Soft Blue Tile Niche With Brass Fixtures and Glass Door
@thehouseoftori

Muted blue tiles create a soft envelope around the shower, while the niche sits centered and minimal. The color stays consistent inside and outside, so the recess feels intentional.

Brass fixtures add warmth, but the niche holds the middle of the wall. It keeps the composition balanced between hardware and surface.

Minimal Stone-Look Niche With Integrated Shelf

Minimal Stone-Look Niche With Integrated Shelf
@abiinteriors

The stone-look finish runs continuously across the wall and into the niche, with a thin integrated shelf dividing the space. No trim, no contrast, just a single surface folding inward.

This is the most minimal approach. The niche almost disappears, but that is exactly the point.
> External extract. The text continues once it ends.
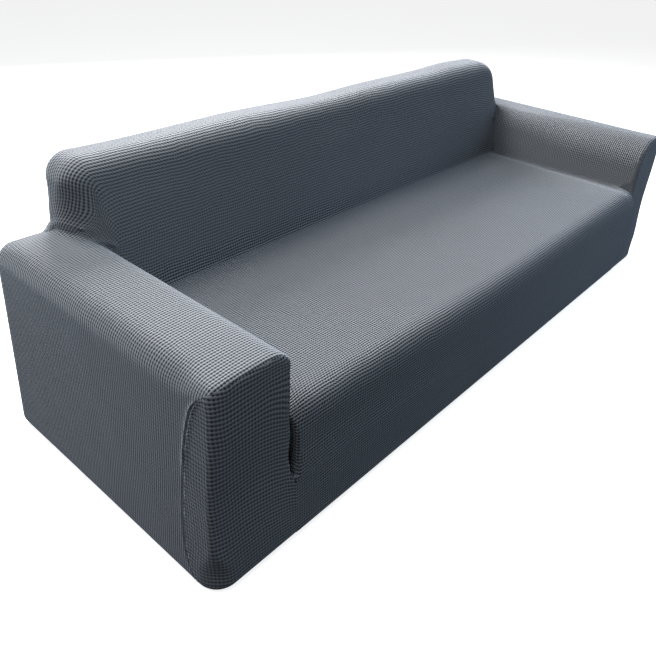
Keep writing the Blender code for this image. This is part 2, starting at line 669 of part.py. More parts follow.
def split(points, quads):
    """Each four-sided face as two triangles, by the diagonal that follows the form better."""
    normals = outward(points[quads].mean(axis=1))
    ways = []
    for order in ((0, 1, 2, 0, 2, 3), (0, 1, 3, 1, 2, 3)):
        halves = quads[:, order].reshape(-1, 2, 3)
        a, b, c = np.moveaxis(points[halves], 2, 0)
        across = np.cross(b - a, c - a)
        across /= np.maximum(np.linalg.norm(across, axis=-1, keepdims=True), 1e-12)
        ways.append((halves, np.sum(across * normals[:, None], axis=-1)))
    facing = np.sign(np.median(ways[0][1]))
    first, second = ((facing * match).min(axis=1) for halves, match in ways)
    chosen = np.where((first >= second)[:, None, None], ways[0][0], ways[1][0]).reshape(-1, 3)
    return [tuple(face) for face in (chosen if facing > 0 else chosen[:, ::-1]).tolist()]


def edge_loop(faces):
    """The open edges of a sheet, each as (from, to), in the faces' own direction."""
    seen = {}
    for face in faces:
        for a, b in zip(face, face[1:] + face[:1]):
            seen[(a, b)] = True
    return [(a, b) for a, b in seen if (b, a) not in seen]


def parted(points, normals, edges):
    """The points with the sheet's edge drawn in by half a seam's gap."""
    inwards = {}
    for a, b in edges:
        along = points[b] - points[a]
        for end in (a, b):
            across = np.cross(normals[end], along)
            inwards.setdefault(end, []).append(across / np.linalg.norm(across))
    moved = points.copy()
    for end, (first, second) in inwards.items():
        moved[end] += (first + second) / (1 + first @ second) * SEAM_GAP / 2
    return moved


def sheet(name, grids, colour):
    """One panel of cloth: the grids' outer face, the same inside it, and the edges between."""
    points, faces = stitched(grids)
    normals = outward(points)
    edges = edge_loop(faces)
    count = len(points)
    rim = []
    for a, b in edges:
        first = tuple(points[a].round(6)) < tuple(points[b].round(6))
        inner_a, inner_b = count + a, count + b
        rim += [(b, a, inner_b), (a, inner_a, inner_b)] if first else [(b, a, inner_a), (b, inner_a, inner_b)]
    points = parted(points, normals, edges)
    inner = [tuple(count + k for k in face[::-1]) for face in faces]
    mesh = bpy.data.meshes.new(name)
    every = np.concatenate([points, points - CLOTH * normals])
    mesh.from_pydata(every.tolist(), [], faces + inner + rim)
    mesh.validate()
    mesh.shade_smooth()
    mesh.set_sharp_from_angle(angle=math.radians(50))
    obj = bpy.data.objects.new(name, mesh)
    bpy.context.scene.collection.objects.link(obj)
    mesh.materials.append(knit(name, colour))
    return obj


def knit(name, colour):
    material = bpy.data.materials.new(name)
    material.use_nodes = True
    shader = material.node_tree.nodes["Principled BSDF"]
    shader.inputs["Base Color"].default_value = (*colour, 1)
    shader.inputs["Roughness"].default_value = 0.9
    shader.inputs["Metallic"].default_value = 0.0
    return material


def main():
    for obj in list(bpy.data.objects):
        bpy.data.objects.remove(obj, do_unlink=True)
    arms = {side: arm_grid(side) for side in (-1, 1)}
    fronts = {side: front_grid(side, arms[side]) for side in (-1, 1)}
    body = main_grid(fronts, arms)
    for side, label in ((-1, "left"), (1, "right")):
        sheet(f"{label}_arm_panel", [arms[side]], SLATE)
        sheet(f"{label}_arm_front", [fronts[side]], SLATE)
    sheet("seat_and_back_panel", [body], SLATE)
    sheet("outer_back_panel", rear_grids(arms, body), SLATE)


main()
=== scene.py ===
"""The look of a fitted stretch cover for a three-seat sofa: each packed panel is redrawn as a fine
sheet of waffle knit, with its seams, pulled creases, tucks and turned hem.

Metres, +Z up, +X along the sofa, the seat's front towards -Y.
"""

import math

import bpy
import numpy as np
from mathutils import Matrix


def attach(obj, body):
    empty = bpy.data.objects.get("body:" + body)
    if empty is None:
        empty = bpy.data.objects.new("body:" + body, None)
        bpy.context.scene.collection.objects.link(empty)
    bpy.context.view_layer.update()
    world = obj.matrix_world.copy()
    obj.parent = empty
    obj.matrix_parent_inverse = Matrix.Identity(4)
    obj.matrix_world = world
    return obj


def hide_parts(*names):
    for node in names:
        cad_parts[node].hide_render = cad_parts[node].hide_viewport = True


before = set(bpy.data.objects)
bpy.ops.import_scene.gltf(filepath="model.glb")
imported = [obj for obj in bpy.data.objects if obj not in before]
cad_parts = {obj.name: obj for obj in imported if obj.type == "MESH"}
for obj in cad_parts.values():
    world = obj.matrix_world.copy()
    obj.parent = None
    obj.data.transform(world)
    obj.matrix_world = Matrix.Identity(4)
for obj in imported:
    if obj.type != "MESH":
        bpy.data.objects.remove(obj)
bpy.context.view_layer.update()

# Where the sofa's two ends differ, -1 is the left one, at -X, and 1 the right one. A SPAN is where
# a change starts and where it is complete, in height or in y unless it says otherwise.

# The whole cover
HEM_HALF = 1.121  # half the length at the hem, where the arms stand widest
ARM_TOP_HALF = 1.087  # half the length at the top of the arms
REAR_Y = 0.3995  # the outer face of the back
ARM_FRONT_AT_HEM = -0.391  # the front faces of the arms, which lean out towards the hem
ARM_FRONT_Y = -0.3745  # and their upper part
ARM_HEIGHT = 0.505
INNER_HALF = 0.887  # from the middle to an arm's inner side
INNER_SLANT = {-1: 0.0, 1: 0.020}  # how much further out it stands at its front
INNER_SLANT_SPAN = (ARM_FRONT_Y, 0.15)
CLOTH = 0.0026  # thickness of the knit
SEAM_GAP = 0.0001  # between two panels' edges
HEM_TURN = 0.042  # how far the hem runs in under the sofa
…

It keeps storage available without changing how the wall reads.

Marble Wraparound Corner Niche With Integrated Ledge

Marble Wraparound Corner Niche With Integrated Ledge
@ribblevalleybathrooms

This niche doesn’t sit flat in the wall. It turns the corner and becomes a continuous ledge, wrapping the space instead of stopping at one face. The marble veining flows through both planes, which makes the whole corner feel carved rather than assembled.
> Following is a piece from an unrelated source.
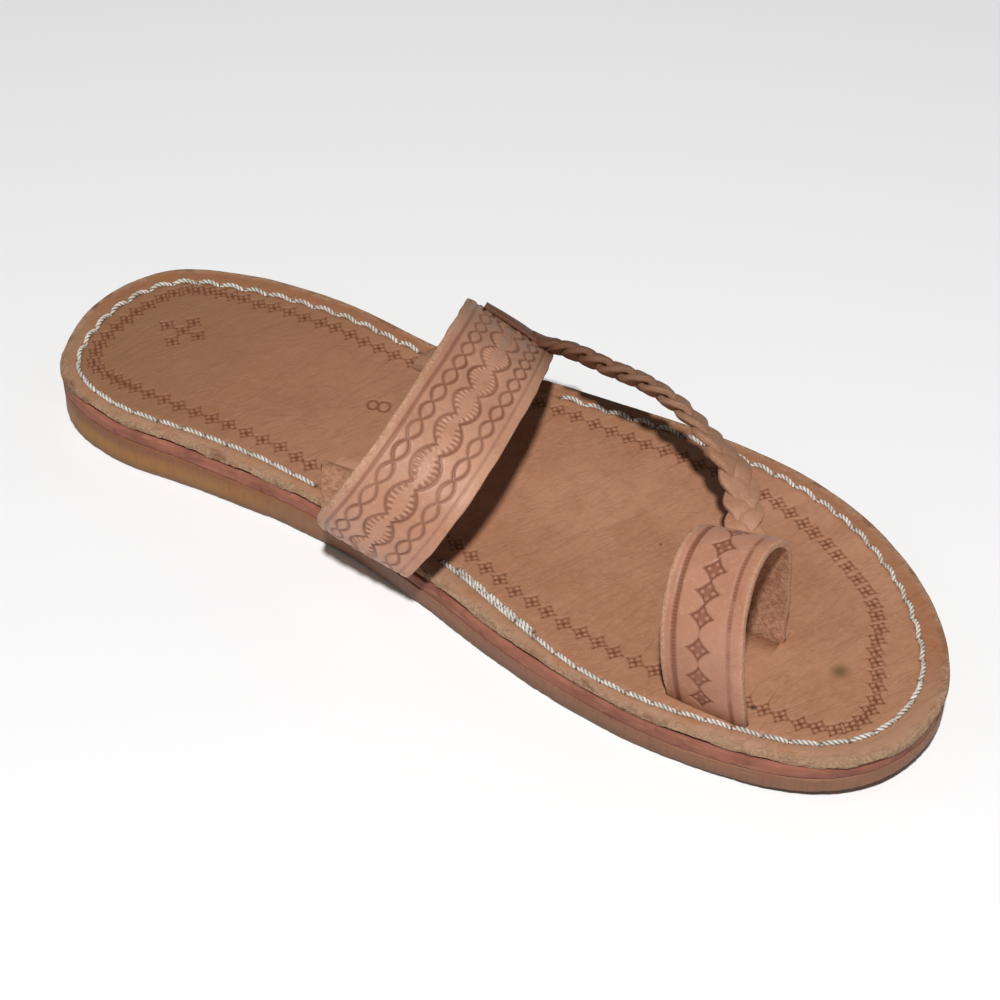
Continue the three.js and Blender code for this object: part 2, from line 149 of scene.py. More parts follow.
# The tab and the plait: its middle, the direction of its flat side and its thickness.
PLAIT_SECTIONS = [
    ((107.7, 34.1, 40), (0.4, -0.77, 0.51), 2.2), ((116, 35.6, 36), (0.4, -0.77, 0.51), 2.2),
    ((123, 36.9, 32.5), (0.4, -0.77, 0.51), 2.5), ((128.6, 37, 32.8), (0.35, -0.75, 0.55), 4.2),
    ((137.7, 34.5, 35.6), (0.25, -0.68, 0.69), 4.8), ((146.7, 32.1, 37.3), (0.25, -0.68, 0.69), 4.8),
    ((155.2, 31.6, 37.7), (0.25, -0.68, 0.69), 4.8), ((162, 30.8, 37.4), (0.22, -0.7, 0.68), 4.8),
    ((168.2, 29.5, 36.6), (0.18, -0.74, 0.65), 4.8), ((174.6, 27.3, 35.6), (0.1, -0.78, 0.62), 4.8),
    ((181, 24.5, 34.5), (-0.1, -0.82, 0.56), 4.8), ((187, 21.6, 32.9), (-0.4, -0.8, 0.44), 4.8),
    ((191.4, 19.2, 30.4), (-0.68, -0.69, 0.25), 4.8), ((194.5, 16.1, 28), (-0.82, -0.56, 0.1), 4.8),
    ((197.2, 12.1, 26.8), (-0.9, -0.43, 0.02), 4.8), ((199.6, 7.9, 25.2), (-0.93, -0.37, 0), 4.8),
    ((202, 3.4, 22.3), (-0.96, -0.28, 0), 4.8), ((204.2, -2, 18.6), (-0.98, -0.15, 0), 4.8),
    ((205.4, -5.6, 14.4), (-1, -0.05, 0), 4.6), ((205.6, -6.4, 10.3), (-1, 0, 0), 4.6),
]

STRAP_WIDTH = 27.5
LOOP_WIDTH = 21.9

# Where the two lines of each tooled chain cross, along the strap from the middle of its
# length, and where the shells between the chains have their middles.
HEEL_CHAIN = [-67.5, -60.5, -53.5, -46.9, -39.5, -32.3, -25.3, -18.6, -12, -5.2, 2, 9.3, 16.3, 23.5, 30.5,
              37.5, 44.5, 51.5, 58.5, 65.5]
TOE_CHAIN = [-67.1, -60.5, -53.9, -47.3, -41, -34.7, -28.4, -21.5, -14.4, -7.3, -0.5, 6, 12.9, 19.4, 25.8,
             31.7, 38.3, 44.9, 51.5, 58.1, 64.7]
HEEL_SHELLS = [-64.5, -53.8, -43, -32.5, -21.5, -10, 1, 11.5, 23, 34, 45, 56]
TOE_SHELLS = [-66, -55.3, -44.5, -34, -23.5, -13, -1.5, 10, 23.5, 34.5, 45.5, 56.5]

# Stars on the toe loop: along it from the middle of its length, and across from the heel.
LOOP_STARS = [(-40, 10.4), (-33.3, 10.2), (-25.5, 10.3), (-17.3, 10.8), (-11.3, 11.3), (-5.5, 11.5),
              (1.4, 11), (8.6, 11), (15.4, 11), (22.4, 11), (29.2, 11), (36, 11)]
LOOP_STAR_RADIUS = 3.6

# The size number: its middle, the direction in which its two rings lie, and each ring's
# place in that direction, its length and its width.
EIGHT_AT = (89.4, 8.9)
EIGHT_ALONG = (0.946, 0.324)
EIGHT_RINGS = ((-1.55, 1.45, 1.6), (1.45, 1.65, 1.9))

# Rows of the footbed's side: inset, height, how far each hangs and how far it stands out.
SIDE_ROWS = table("inset height hang lip", [
    (2.5, 0, 0, 0), (0.7, 0, 0, 0), (0.15, 0, 1, 0.3), (0, 0.12, 0.95, 0.36), (0, 0.5, 0.45, 0.2),
])

# The footbed's top: parts of the way from the edge to the seam, rings from there to inside
# the stars, stretches along the sole with finer strips inside them, and its depths.
EDGE_PARTS = (0, 0.04, 0.1, 0.2, 0.32, 0.47, 0.64, 0.82)
WORKED_RINGS = 34
FINE_RANGES = ((19, 37), (84, 94))
FINE_PARTS = 128
DRAWN_IN = 1.5
GROOVE_DEPTH = 0.28
HOLE_DEPTH = 0.8

# Insets that stand for the footbed's side and for its middle.
ON_SIDE = -1.0
FAR_INSIDE = 60.0

# How far the blocks that cut the slots reach below and above the footbed.
SLOT_REACH = 6

# The thread: radius of its two strands, their distance from its middle, the length of one
# twist, and how far its ends go down.
CORD_STRAND = 0.36
CORD_OFFSET = 0.32
CORD_TWIST = 2.5
CORD_SUNK = 0.9
CORD_SIDES = 7
CORD_STEPS = 30

# The bands' meshes, and the pitch of the shells' strokes and of the loop's crimped lines.
COLUMN_STEP = 0.27
DENSE_STEPS = 6000
FACE, EDGE, BACK = 0, 1, 2
STROKE_PITCH = 1.6
CRIMP_PITCH = 0.95

# The tab and the plait: where the one ends and the other begins, the length of the
# strands' turn and how far they swing, and the sizes across.
TAB_END = 17.5
TAB_WIDTH = 4.4
TAB_WIDENS = 3.4
TAB_THICKNESS = 1.6
PLAIT_FROM = 15.0
PLAIT_PERIOD = 19.2
PLAIT_SWING = 2.5
STRAND_WIDTH = 5.2
STRAND_THICKNESS = 2.3
STRIP_SIDES = 24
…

The lighting tucked under the upper slab shifts it further. It highlights the depth of the recess and turns a simple storage line into a defined architectural edge.
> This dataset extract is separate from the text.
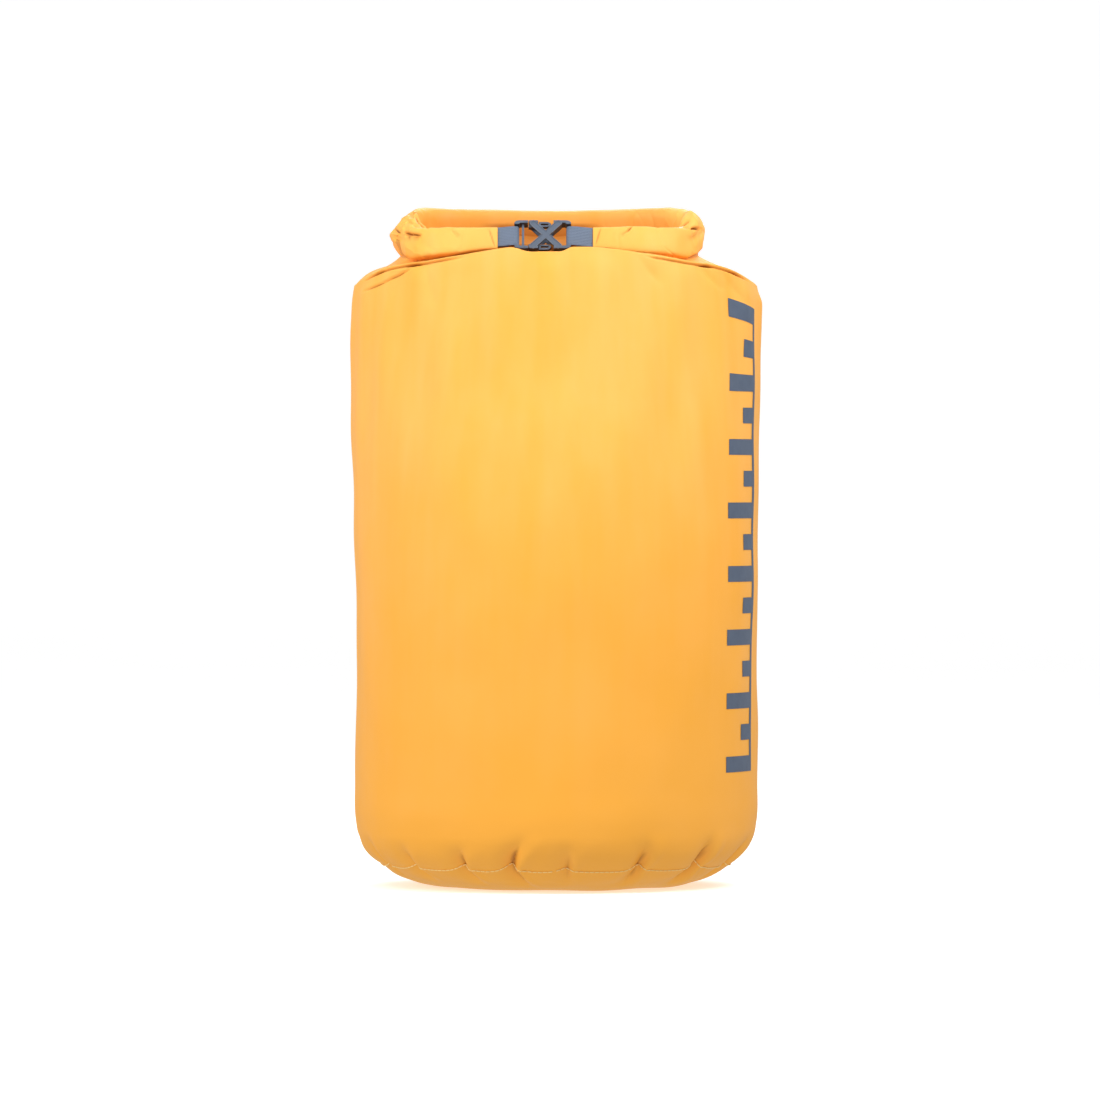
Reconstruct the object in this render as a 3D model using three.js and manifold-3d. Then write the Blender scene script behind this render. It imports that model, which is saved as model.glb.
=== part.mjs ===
// A roll-top dry bag (a waterproof stuff sack) of about 35 litres, full and closed: the mouth is rolled down,
// its two ends are brought round to the front, and a side-release buckle on webbing straps joins them.
// Millimetres, +Z up. The bag stands on the origin; the buckle is at the front, -Y, and its plug is on the left, -X.
import * as THREE from "three";
import { mergeVertices } from "three/addons/utils/BufferGeometryUtils.js";
import Module from "manifold-3d";

const wasm = await Module();
wasm.setup();

// ---- Driving dimensions ----
const GAP = 0.35; // air between pieces that touch
const BODY_RADIUS = 157; // the full bag at its widest, just under the shoulder
const WALL = 1.2; // coated cloth, drawn thicker than it is
const TOP = 490.5; // the cloth under the rolled ring, at the middle
const SEAM_RADIUS = 132.5; // the sewn edge between body and base
const SEAM_HEIGHT = 16.5;
const FOOT_RADIUS = 78; // the flat the bag stands on
const TAPE_WIDTH = 20; // heat-sealed tape on the inside of each seam
const TAPE_THICKNESS = 0.5;
const THREAD_RADIUS = 0.5;
const LATHE_STEPS = 40;

const NECK_START = 375; // above this the round bag flattens towards the rolled mouth
const SHOULDER = 450; // above this it also moves across to meet the ring
const NECK_DEPTH_SHARE = 0.66; // depth over width at the top of the neck
const NECK_Y = -22; // the middle of the neck's top, which leans to the front
const RING_X = -7.5; // the rolled ring sits a little left of the bag's axis
const RING_Y = -28; // and further forward than the neck
const RING_HALF_WIDTH = 112; // to the middle of the roll
const RING_DEPTH = 100; // between the middles of the front arms and the back
const RING_HEIGHT = 503.4; // the middle of the roll, halfway back
const RING_TILT = THREE.MathUtils.degToRad(7.3); // the ring's front is lower than its back
const ROLL_HEIGHT = 24; // the flattened roll's section
const ROLL_THICKNESS = 18;
const SLOT_HEIGHT = 18.4; // the hollow in the middle of the roll
const SLOT_THICKNESS = 5.6;
const FRONT_LEAN = THREE.MathUtils.degToRad(25); // the arms lean back at the front, and the roll stands almost upright at the back
const BACK_LEAN = THREE.MathUtils.degToRad(8);
const LEFT_TIP_X = -44.8; // where each strap leaves its arm
const RIGHT_TIP_X = 28.4;
const LEFT_ARM_LENGTH = 74; // the soft end of the roll that gives way as the buckle opens
const STIFFENER_HEIGHT = 12;
const STIFFENER_THICKNESS = 0.6;
const STIFFENER_INSET = 14;

const PRINT_TURN = THREE.MathUtils.degToRad(66); // round from the front to the middle of the print
const PRINT_HALF_WIDTH = 24;
const PRINT_BOTTOM = 90;
const PRINT_TOP = 440;
const PRINT_BAR = 12; // the height of each bar
const PRINT_STEPS = 14; // between the lowest and the highest bar
const PRINT_THICKNESS = 0.4;

const BUCKLE_X = -20.9; // where plug meets socket
const WEBBING_WIDTH = 16;
const WEBBING_THICKNESS = 1.1;
const BUCKLE_HALF_HEIGHT = 12.1;
const BUCKLE_THICKNESS = 8.8;
const BUCKLE_FORWARD = 0.4; // its mouldings stand this much nearer the front than its straps
const RAIL_HEIGHT = 2.6; // the plug's and socket's top and bottom rails
const RAIL_END_HEIGHT = 3.6; // and where they end, beside a strap
const RAIL_BEVEL = 0.75;
const PLUG_LENGTH = 10.8;
const SOCKET_LENGTH = 32.3;
const BAR_THICKNESS = 2.6; // each bar that a strap loops round
const BAR_WIDTH = 1.7;
const CROSS_X = 13; // the middle of the cross on the socket
const CROSS_WIDTH = 4.8;
const CROSS_BORDER = 0.6; // the raised edge along each leg of the cross
const CROSS_RECESS = 0.35; // and how far the leg's face lies below it
const PLATE_THICKNESS = 1.6; // the socket's front and back faces
const CATCH_X = 7.4; // the end of the socket's mouth, which the hooks catch on
const BLOCK_X = 19; // the start of the socket's closed end
const MOUTH_WALL = 2; // the wall that each latch arm passes under
const LATCH_INSIDE = 7.1; // from the buckle's middle to the latch arm
const LATCH_TIP_X = 17.2;
const LATCH_THICKNESS = 2.1;
const LATCH_DEPTH = 4;

// ---- Shared shape helpers ----
const lerp = THREE.MathUtils.lerp;
const smoothstep = THREE.MathUtils.smoothstep;
const material = (color, roughness) => new THREE.MeshStandardMaterial({ color, roughness, metalness: 0 });
const CLOTH = material("#f2a83a", 0.55);
const TAPE = material("#d9dbd8", 0.5);
const THREAD = material("#f6c56a", 0.7);
const WEBBING = material("#8491a3", 0.8);
const MOULDING = material("#5d6878", 0.45);
const PRINT = material("#586880", 0.6);
const STIFFENER = material("#e6e4dc", 0.5);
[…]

Double-Stacked Niche in Dark Textured Tile Wall

Double-Stacked Niche in Dark Textured Tile Wall
@bndecoraz

The back wall goes fully dark with vertically laid textured tile, and the niche cuts into it in two stacked sections. Instead of one long opening, it splits storage into layers.

That split matters. It creates structure on a wall that could otherwise feel flat, especially with such a consistent tile pattern. The niche becomes the only break in the surface, so it carries the whole visual weight.

Dual Niche Setup Above Built-In Bench

Dual Niche Setup Above Built-In Bench
@simplyhomeaustin

Two niches sit one above the other, aligned directly over a built-in bench. Everything follows the same soft, handmade tile pattern, so the wall stays cohesive.

The difference comes from placement. The lower niche aligns with seated height, while the upper handles standing use. It solves two positions without adding anything outside the wall.

Framed Stone Niche With Soft Earth Tones

Framed Stone Niche With Soft Earth Tones
@kielyramosphoto

This one reads like a framed insert. The outer edge is slightly raised and more defined, while the interior shifts to a warmer, layered stone texture.

It feels less like a cutout and more like a built-in piece. That framing gives the niche presence even though the colors stay close to the surrounding wall.

Backlit Vertical Niche Column in Feature Wall

Backlit Vertical Niche Column in Feature Wall
@leonideinteriors

A vertical column of darker stone runs the height of the shower, and the niches are embedded directly into it. Each one is backlit, turning storage into a focal strip.

The lighting changes how the niche works. It is no longer just functional. It draws the eye immediately and defines the entire shower wall composition.

Continuous Marble Shelf Niche Along Shower Wall

Continuous Marble Shelf Niche Along Shower Wall
@pixelsandpigment

Instead of a box, this niche runs as a long horizontal shelf, slightly recessed into the wall. The marble cap extends outward, blending shelf and niche into one element.

It avoids the typical framed look. Everything stays flush and linear, which keeps the wall clean while still giving enough space for daily use.

Compact Dual Niche With Hex Tile Back Accent

Compact Dual Niche With Hex Tile Back Accent
@jennagalletti

Two small niches sit side by side in a tight layout, each backed with a subtle hex tile pattern. The surrounding wall uses vertical tile, so the interior texture becomes more noticeable.

The scale is what makes it work. Instead of one large opening, smaller niches keep proportions right in a compact shower while still adding detail.

Minimal Backlit Horizontal Niche in Light Stone Wall

Minimal Backlit Horizontal Niche in Light Stone Wall
@ferrariconstructions

A single horizontal niche sits at mid-height, softly lit from within. The surrounding stone remains uniform, with no visible trim or contrast.

The light does all the work. It defines the niche without changing material or color, keeping the wall minimal while still giving it depth.